Nyquist sampling: To digitize a 60 Hz power line signal for smart meter applications:

\[f_{sample} \geq 2 \times f_{max} = 2 \times 60 \text{ Hz} = 120 \text{ Hz minimum}\]

In practice, use 5× oversampling: \(f_{sample} = 300\) Hz to avoid aliasing from harmonics.

14.7 Key Concepts Summary

  • ADC: Converts analog voltage to a digital value. Formula idea: scale the input voltage by the reference voltage, then multiply by the maximum code.
  • DAC: Converts a digital value back to analog voltage. Formula idea: scale the digital code by the reference voltage to recover the output level.
  • Resolution: The number of bits sets how many distinct levels you can represent. Formula: levels = 2^n
  • Nyquist rate: The minimum safe sampling rate is at least twice the highest signal frequency. Formula: sampling rate >= 2 x highest frequency
  • Quantization error: ADCs introduce unavoidable rounding uncertainty because they map continuous voltages into discrete steps. Rule of thumb: about +/- 0.5 LSB
  • PWM: A digital signal can behave like an analog output when the load responds to the average duty cycle. Formula idea: average voltage equals high voltage times duty cycle.
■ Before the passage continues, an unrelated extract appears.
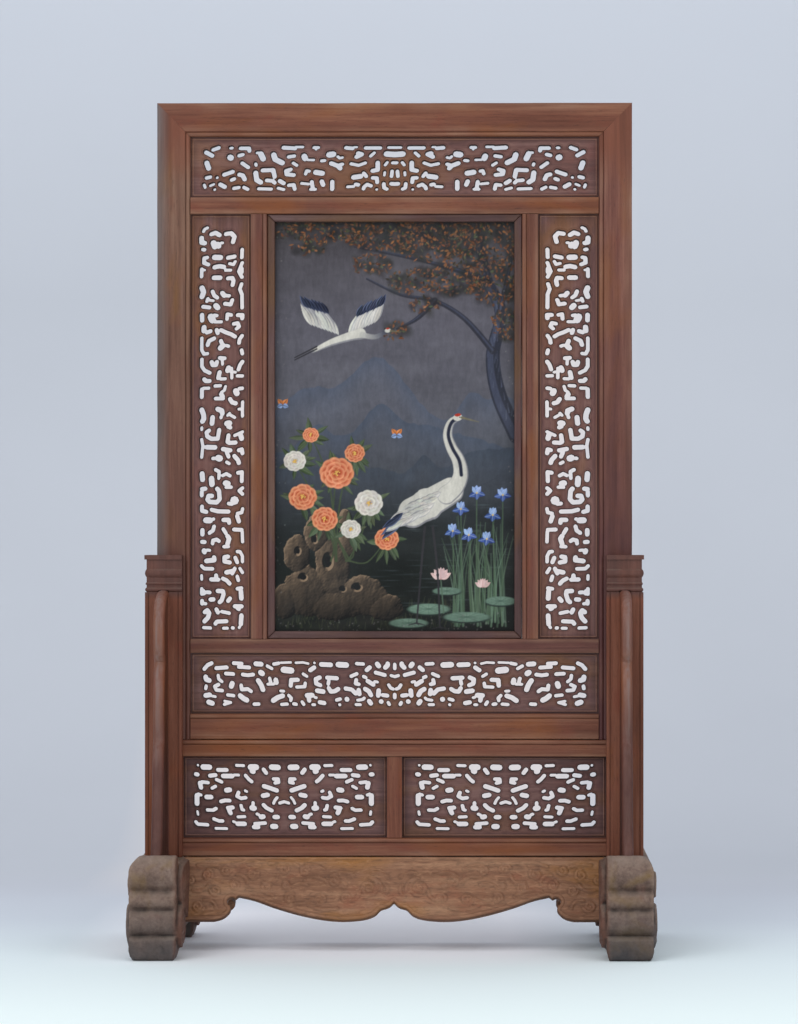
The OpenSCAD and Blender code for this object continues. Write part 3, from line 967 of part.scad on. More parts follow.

This multi-chapter example ties together binary, ADC, sampling, and DAC concepts.

Scenario: Design a predictive maintenance system that monitors machine vibration to detect bearing failures.

Requirements:

  • Detect vibrations from 10 Hz (normal operation) to 5 kHz (bearing defects)
  • Amplitude range: 0.1g to 10g (acceleration)
  • Accuracy: ±0.01g to catch early-stage failures
  • Output: Visual alert via LED brightness (proportional to vibration level)

Step 1: Sensor and ADC Selection (Chapter 2: ADC Fundamentals)

Accelerometer (ADXL1002, single-axis MEMS vibration sensor) outputs analog voltage: - Sensitivity: 40 mV/g @ 3.3V supply - Range: ±50g → output centered at 1.65V (mid-supply) - Usable output swing: ~0.65V to ~2.65V for ±25g

To achieve ±0.01g accuracy: - Voltage per 0.01g = 0.01g x 40 mV/g = 0.4 mV - Required ADC steps across 10g range = (10g x 40 mV/g) / 0.4 mV = 1,000 steps - Minimum ADC resolution = log2(1000) = 10 bits

Decision: Use ESP32’s 12-bit ADC (4,096 levels) → provides 3.3V / 4095 = 0.806 mV/step → adequate for 0.4 mV requirement with some margin when combined with signal conditioning.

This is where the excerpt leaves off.